August 01, 2012
[Review: Downbeat] Hot Club of Detroit - Junction
"Detroit knows a thing or two about Paris. Guitarists Paul Brady and Evan Perri have always done a great job contemporizing the quixotic, resolute riffing of the Quintette du Hot Club de France. It’s hard to identify the most enticing element of the fourth junket from this genre-blurring Motor City outfit. Perhaps it’s the exciting addition of no-nonsense, must-see reedist Jon Irabagon (from the band Mostly Other People Do The Killing), who pervades the opening track—the methodical Matrix nod “Goodbye Mr. Anderson”—with bellicose, bare-knuckle brashness. It could be the other recent Hot Club inductee, French vocalist Cyrille Aimée, who sugars this strange brew with crystalline tones on the Edith Piaf standard “La Foule.” Overall, Junction is a multi-pronged salute to Hot Club of Detroit’s multiplicity of inspirations. The diversity is emphasized on tunes such as the free-form John Zorn salute “Chutzpah”; a loose, unrefined version of the Ornette Coleman standard “Lonely Woman”; and even the true-to-Phorm Trey Anastasio opus “Rift.” But the intrigue of Junction lies in what it lacks: artistic boundaries. It’s the sonic equivalent of Django Reinhardt living in a Brooklyn loft with a Deadhead and a manic chainsaw artist.

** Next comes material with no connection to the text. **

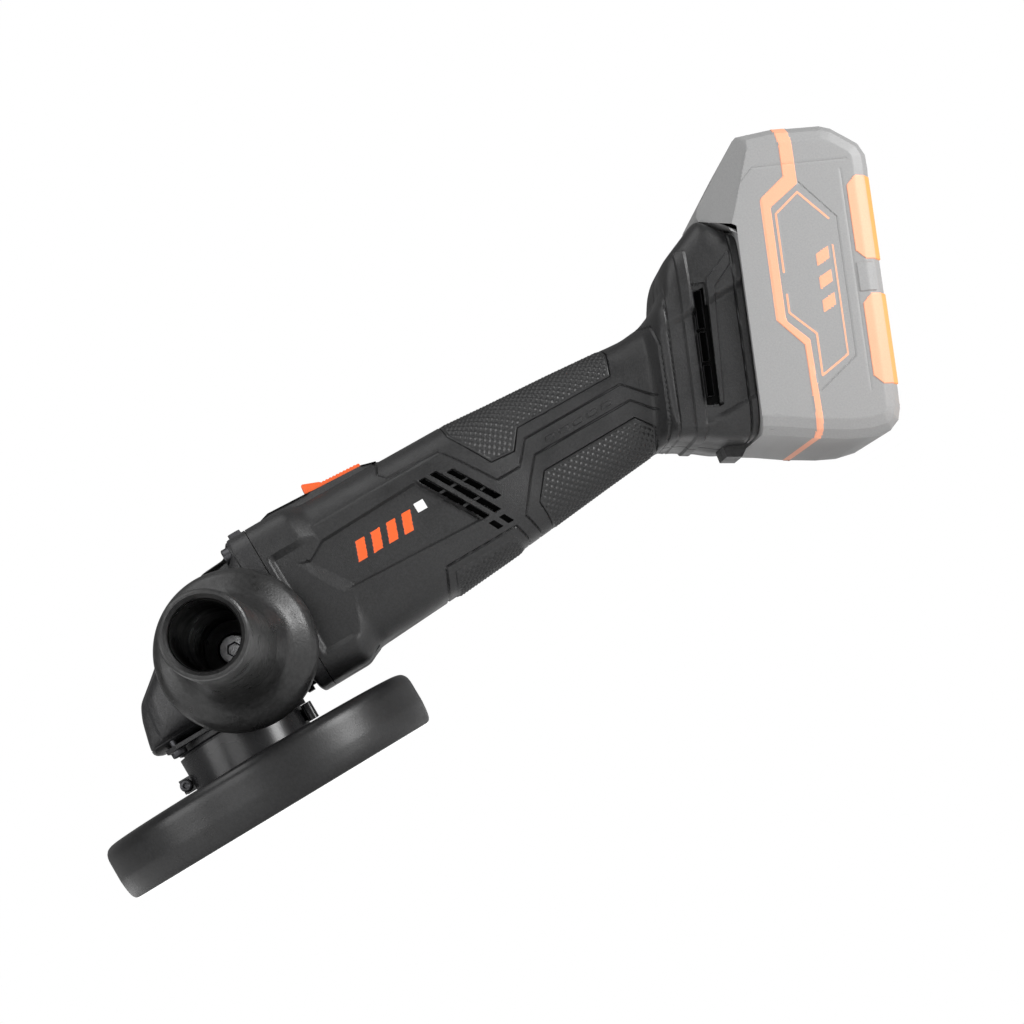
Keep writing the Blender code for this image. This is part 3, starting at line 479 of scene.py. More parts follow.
def surface(name, colour, roughness, grain, height, vary=0.12, metallic=0.0, specular=0.5, blotch=18.0):
    """Moulded, cast or coated surface: fine grain, patches of sheen and a little colour variation."""
    made, tree, shader = nodes_of(name)
    shader.inputs["Metallic"].default_value = metallic
    shader.inputs["Specular IOR Level"].default_value = specular
    patches = noise(tree, blotch, 3.0)
    rough = spread(tree, patches, roughness * (1 - vary), roughness * (1 + vary))
    tree.links.new(rough, shader.inputs["Roughness"])
    tint = tree.nodes.new("ShaderNodeMix")
    tint.data_type = "RGBA"
    tint.inputs["A"].default_value = (*[c * (1 - vary) for c in colour], 1)
    tint.inputs["B"].default_value = (*[min(1.0, c * (1 + vary)) for c in colour], 1)
    fine = noise(tree, grain * 1.8, 2.0)
    tree.links.new(spread(tree, fine, 0.0, 1.0), tint.inputs["Factor"])
    tree.links.new(tint.outputs["Result"], shader.inputs["Base Color"])
    bump = tree.nodes.new("ShaderNodeBump")
    bump.inputs["Distance"].default_value = height * MM
    bump.inputs["Strength"].default_value = 1.0
    tree.links.new(noise(tree, grain, 3.0, 0.6), bump.inputs["Height"])
    tree.links.new(bump.outputs["Normal"], shader.inputs["Normal"])
    return made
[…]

Compositionally, it’s a bold and premeditated think piece, yet it always maintains the integrity of Reinhardt in a thrilling, no-holds-barred attempt to throttle gypsy jazz into the 21st century. As the album title suggests, this is an intersection of traditional and unconventional influences at a modern crossroads. In theory, the concept of groove-centric gypsy jazz might sound like a recipe for aural anarchy, but in practice, the unorthodoxy definitely works. Bassist Shawn Conley replaces Andrew Kratzat—who was in a non-fatal automobile accident—and maintains his intent with delicacy and care here. In the spirit of Reinhardt & Co., the Hot Club of Detroit has maintained the original instrumentation of the Hot Club of France, which forewent the use of a drummer. Maybe that’s because the Hot Club of Detroit marches to its own rhythm."